The first national championships held after Latvia's independence took place in Riga in April 1992. Vlaščenko won the men's event after his only competitor, Konstantin Kostin, withdrew from the competition.

Controversy arose after the 1993 Latvian Championships when Vlaščenko, who had finished in second place, allegedly refused his silver medal and threw away his diploma. He claimed he gave the medal to his brother, while his coach threw out the diploma. Tatjana Strautmane, president of the Latvian Skating Association, annulled his second-place finish, while the full association's presidium later voted to suspend Vlaščenko for the rest of the season.

Scandal followed Vlaščenko during his tenure on the Latvian national team. When members of the team met to sign their contracts with the skating federation in June 1993, Vlaščenko failed to appear. The skating federation soon received a letter from the German Ice Skating Union asking that Vlaščenko be released to allow him to compete for Germany. In 1994, it was discovered that Vlaščenko had applied for German citizenship, having been receiving financial assistance from the German skating federation, even while still representing Latvia in international competition, including at the 1994 Winter Olympics.

At the Winter Olympics, Vlaščenko placed 21st in the short program, 20th in the free skate, and 21st overall.

His last competition for Latvia was at the 1994 World Championships; he ranked 5th in his qualifying group, 11th in the short, 10th in the free, and 11th overall.

He was coached by Anta Medne and Andžela Šurupova.

=== Move to Germany ===
Vlascenko decided to skate for Germany after moving there in 1994. He initially represented EV Füssen.

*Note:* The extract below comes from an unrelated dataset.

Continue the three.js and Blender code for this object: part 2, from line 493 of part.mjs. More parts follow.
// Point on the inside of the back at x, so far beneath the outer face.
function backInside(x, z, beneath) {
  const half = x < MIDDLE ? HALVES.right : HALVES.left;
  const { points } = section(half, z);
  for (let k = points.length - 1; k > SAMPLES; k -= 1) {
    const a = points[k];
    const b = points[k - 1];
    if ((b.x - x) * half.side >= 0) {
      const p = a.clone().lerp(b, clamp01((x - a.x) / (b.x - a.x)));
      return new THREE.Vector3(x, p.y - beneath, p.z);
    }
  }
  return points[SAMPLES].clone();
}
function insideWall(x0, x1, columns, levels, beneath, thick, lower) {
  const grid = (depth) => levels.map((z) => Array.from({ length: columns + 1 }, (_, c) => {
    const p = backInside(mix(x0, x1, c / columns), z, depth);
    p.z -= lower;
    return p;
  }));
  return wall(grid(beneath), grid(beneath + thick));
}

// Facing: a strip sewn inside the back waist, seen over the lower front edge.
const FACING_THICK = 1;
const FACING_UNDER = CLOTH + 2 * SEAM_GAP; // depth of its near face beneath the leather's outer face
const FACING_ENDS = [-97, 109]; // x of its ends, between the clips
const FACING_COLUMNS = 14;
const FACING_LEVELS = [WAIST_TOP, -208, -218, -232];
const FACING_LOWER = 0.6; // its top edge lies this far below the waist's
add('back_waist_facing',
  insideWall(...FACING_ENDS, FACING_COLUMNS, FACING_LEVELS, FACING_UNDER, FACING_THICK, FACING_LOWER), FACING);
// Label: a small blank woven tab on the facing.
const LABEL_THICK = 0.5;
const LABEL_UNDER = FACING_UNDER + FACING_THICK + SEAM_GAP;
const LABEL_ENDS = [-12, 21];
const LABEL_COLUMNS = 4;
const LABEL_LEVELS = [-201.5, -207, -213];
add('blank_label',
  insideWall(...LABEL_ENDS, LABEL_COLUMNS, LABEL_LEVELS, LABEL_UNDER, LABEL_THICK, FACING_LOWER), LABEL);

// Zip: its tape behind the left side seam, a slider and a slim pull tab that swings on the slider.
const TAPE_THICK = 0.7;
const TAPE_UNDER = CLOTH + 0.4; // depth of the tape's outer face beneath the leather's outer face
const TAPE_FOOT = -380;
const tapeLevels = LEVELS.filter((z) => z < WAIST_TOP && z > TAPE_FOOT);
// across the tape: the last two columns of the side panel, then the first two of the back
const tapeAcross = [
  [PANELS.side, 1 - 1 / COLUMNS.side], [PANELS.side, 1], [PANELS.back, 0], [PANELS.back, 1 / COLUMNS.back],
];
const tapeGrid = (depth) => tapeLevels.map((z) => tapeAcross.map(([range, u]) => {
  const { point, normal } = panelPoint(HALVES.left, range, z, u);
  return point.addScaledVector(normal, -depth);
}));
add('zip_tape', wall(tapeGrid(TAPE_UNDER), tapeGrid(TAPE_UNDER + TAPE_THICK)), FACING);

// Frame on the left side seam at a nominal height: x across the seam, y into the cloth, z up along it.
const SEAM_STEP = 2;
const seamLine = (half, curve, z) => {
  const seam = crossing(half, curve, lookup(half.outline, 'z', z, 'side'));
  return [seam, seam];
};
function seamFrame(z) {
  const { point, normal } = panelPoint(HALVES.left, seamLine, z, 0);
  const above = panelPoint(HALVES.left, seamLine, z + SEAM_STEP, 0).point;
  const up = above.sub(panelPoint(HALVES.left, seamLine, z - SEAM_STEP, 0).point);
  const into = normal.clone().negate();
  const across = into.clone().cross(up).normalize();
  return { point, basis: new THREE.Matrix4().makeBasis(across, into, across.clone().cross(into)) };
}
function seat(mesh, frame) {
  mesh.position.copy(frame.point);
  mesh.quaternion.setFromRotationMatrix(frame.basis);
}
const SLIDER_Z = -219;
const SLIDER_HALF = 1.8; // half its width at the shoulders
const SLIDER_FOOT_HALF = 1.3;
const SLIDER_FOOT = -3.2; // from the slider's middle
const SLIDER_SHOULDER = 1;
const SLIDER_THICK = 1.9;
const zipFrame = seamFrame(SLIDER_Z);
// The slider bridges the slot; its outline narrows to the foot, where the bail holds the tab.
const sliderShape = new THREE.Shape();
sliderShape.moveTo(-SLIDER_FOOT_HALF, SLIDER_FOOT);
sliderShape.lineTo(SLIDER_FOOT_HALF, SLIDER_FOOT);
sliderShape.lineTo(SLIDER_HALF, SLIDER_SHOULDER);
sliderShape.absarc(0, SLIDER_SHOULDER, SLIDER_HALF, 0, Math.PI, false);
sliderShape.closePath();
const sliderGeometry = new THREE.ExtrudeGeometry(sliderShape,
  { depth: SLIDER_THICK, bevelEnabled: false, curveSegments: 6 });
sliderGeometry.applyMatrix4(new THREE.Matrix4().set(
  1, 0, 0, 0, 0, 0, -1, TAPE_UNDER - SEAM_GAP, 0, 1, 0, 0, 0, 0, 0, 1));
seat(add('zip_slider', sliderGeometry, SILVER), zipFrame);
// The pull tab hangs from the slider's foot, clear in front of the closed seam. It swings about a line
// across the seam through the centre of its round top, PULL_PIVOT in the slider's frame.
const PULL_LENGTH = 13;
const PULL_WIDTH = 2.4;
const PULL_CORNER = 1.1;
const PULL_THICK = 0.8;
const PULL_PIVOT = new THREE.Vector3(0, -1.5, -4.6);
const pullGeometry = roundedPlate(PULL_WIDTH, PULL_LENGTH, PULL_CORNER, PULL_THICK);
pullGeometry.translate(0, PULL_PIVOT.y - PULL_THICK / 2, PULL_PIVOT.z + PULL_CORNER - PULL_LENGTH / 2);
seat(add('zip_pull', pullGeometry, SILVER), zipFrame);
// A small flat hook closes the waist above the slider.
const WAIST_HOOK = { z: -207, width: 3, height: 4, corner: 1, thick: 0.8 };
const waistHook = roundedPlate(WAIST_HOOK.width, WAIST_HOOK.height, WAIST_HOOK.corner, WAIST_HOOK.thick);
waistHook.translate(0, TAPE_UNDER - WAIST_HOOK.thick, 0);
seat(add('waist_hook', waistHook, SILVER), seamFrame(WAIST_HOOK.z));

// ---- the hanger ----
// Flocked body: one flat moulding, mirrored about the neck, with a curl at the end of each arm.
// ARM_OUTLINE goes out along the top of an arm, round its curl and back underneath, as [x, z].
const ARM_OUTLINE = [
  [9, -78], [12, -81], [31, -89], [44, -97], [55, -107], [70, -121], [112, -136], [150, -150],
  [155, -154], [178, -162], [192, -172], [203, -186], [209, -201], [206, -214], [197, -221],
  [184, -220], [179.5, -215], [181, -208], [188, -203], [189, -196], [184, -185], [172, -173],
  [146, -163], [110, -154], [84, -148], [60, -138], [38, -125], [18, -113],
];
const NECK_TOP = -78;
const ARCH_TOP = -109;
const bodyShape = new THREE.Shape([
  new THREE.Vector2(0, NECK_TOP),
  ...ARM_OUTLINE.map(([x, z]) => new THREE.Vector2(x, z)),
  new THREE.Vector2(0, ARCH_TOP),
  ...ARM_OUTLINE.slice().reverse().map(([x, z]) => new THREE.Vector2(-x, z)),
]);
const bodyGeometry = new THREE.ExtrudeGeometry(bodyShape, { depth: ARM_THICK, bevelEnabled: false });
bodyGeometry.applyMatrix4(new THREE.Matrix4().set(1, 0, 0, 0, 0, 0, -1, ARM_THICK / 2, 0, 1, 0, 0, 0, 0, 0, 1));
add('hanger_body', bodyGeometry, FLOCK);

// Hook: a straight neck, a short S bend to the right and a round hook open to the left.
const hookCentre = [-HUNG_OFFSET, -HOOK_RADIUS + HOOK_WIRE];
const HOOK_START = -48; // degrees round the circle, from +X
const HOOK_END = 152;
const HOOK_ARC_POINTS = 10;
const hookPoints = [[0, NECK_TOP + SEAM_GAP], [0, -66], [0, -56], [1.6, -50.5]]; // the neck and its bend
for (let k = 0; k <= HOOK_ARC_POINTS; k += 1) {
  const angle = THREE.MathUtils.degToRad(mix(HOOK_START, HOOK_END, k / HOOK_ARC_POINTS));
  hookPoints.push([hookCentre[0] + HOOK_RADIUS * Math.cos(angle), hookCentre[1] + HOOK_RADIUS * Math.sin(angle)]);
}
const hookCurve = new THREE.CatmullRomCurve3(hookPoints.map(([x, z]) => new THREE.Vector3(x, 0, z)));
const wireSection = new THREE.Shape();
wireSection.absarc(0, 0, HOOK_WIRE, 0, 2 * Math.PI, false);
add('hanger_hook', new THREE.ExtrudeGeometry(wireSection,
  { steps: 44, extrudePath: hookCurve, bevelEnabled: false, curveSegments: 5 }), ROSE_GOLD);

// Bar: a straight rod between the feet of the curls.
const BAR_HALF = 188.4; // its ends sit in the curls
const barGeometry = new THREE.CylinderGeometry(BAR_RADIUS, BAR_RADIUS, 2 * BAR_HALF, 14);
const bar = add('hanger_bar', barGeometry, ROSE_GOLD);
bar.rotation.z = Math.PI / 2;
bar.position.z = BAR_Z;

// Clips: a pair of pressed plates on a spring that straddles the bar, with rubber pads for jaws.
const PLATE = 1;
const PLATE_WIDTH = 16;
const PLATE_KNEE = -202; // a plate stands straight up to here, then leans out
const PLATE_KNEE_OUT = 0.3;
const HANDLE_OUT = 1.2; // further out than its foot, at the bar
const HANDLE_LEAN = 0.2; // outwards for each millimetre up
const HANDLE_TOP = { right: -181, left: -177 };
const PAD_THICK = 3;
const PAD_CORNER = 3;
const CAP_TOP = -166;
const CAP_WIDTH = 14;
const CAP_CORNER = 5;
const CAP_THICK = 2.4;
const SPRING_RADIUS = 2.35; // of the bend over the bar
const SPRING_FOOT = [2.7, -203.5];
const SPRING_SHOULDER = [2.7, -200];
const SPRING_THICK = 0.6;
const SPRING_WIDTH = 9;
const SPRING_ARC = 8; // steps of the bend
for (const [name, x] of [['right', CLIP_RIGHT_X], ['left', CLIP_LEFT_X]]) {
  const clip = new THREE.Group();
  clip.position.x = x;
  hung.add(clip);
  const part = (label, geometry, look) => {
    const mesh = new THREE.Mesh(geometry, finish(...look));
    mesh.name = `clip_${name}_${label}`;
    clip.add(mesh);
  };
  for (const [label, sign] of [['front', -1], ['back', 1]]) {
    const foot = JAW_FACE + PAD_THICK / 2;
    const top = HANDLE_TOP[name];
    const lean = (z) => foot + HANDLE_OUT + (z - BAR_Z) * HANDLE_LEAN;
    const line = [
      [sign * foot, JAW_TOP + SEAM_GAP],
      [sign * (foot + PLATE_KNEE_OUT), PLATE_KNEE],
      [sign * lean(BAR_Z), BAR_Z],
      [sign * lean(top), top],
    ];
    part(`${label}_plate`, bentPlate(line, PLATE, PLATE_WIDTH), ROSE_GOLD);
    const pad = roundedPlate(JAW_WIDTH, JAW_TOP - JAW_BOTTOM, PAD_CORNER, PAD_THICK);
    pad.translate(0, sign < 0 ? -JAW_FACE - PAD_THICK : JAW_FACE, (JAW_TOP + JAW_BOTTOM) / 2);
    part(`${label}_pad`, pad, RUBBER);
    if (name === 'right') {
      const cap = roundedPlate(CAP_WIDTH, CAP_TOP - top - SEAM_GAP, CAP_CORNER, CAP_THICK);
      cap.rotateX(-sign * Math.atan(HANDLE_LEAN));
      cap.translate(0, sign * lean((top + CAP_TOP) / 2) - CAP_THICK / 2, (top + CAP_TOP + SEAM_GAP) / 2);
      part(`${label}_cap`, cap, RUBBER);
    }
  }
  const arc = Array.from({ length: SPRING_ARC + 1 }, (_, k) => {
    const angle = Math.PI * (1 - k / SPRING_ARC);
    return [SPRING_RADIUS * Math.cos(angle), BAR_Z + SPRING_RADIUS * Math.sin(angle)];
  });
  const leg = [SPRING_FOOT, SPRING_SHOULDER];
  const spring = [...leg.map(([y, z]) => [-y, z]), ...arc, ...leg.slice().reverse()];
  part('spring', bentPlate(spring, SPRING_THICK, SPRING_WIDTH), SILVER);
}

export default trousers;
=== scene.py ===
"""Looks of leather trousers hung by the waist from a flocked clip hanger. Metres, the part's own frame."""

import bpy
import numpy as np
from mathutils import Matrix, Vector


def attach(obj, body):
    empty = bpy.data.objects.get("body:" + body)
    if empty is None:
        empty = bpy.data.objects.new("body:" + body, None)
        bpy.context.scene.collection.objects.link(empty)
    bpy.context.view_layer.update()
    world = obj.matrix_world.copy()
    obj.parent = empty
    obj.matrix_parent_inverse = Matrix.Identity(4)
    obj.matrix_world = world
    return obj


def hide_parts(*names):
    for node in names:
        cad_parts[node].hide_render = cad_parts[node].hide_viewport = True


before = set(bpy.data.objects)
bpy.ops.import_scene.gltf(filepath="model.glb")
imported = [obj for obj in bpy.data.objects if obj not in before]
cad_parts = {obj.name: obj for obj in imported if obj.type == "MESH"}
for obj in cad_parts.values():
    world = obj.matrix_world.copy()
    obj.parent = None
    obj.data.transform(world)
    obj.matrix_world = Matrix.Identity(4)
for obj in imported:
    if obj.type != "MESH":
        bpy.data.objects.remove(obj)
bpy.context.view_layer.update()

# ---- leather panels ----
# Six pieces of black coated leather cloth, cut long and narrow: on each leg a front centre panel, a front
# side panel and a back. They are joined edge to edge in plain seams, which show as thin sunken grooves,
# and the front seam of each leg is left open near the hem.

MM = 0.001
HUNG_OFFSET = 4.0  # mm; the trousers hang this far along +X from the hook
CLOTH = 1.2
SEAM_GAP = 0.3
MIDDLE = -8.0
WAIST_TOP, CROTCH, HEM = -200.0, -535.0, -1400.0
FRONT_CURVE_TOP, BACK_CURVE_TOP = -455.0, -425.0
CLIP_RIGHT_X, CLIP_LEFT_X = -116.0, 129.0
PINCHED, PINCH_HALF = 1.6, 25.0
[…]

In the 1995–96 season, he began appearing in the newly created ISU Champions Series (later known as the Grand Prix series) and won his second consecutive German national title. He was sent to the 1996 European Championships in Sofia, Bulgaria, but withdrew after placing first in his qualifying group. At the 1996 World Championships in Edmonton, Alberta, Canada, he ranked fourth in his qualifying group, 11th in the short program, eighth in the free skate, and eighth overall. The following season, he finished sixth at the 1997 European Championships in Paris after placing third in the short and sixth in the free. He had the same final result at the 1997 World Championships in Lausanne after placing fourth in qualifying, 10th in the short, and 5th in the free.

In the 1997–98 season, Vlascenko finished second to Sven Meyer at the German Championships but went on to achieve his best ISU Championship results. Ranked fourth in the short and fifth in the free, he finished fourth overall at the European Championships in January 1998 in Milan, Italy. In April, he finished fifth at the 1998 World Championships in Minneapolis, USA (7th in qualifying, 6th in the short, and 5th in the free).

In November 1998, Vlascenko won his first Grand Prix medal, bronze at the Sparkassen Cup on Ice. After placing 6th at the 1998 Trophée Lalique and 4th at the 1998 NHK Trophy, he qualified for the Grand Prix Final and went on to win his fourth German national title. In January 1999, he placed fourth (second in his qualifying group, sixth in the short, and fourth in the free) at the European Championships in Prague, Czech Republic. In March, he placed sixth at the Grand Prix Final in Saint Petersburg, Russia, and then 9th at the 1999 World Championships in Helsinki, Finland.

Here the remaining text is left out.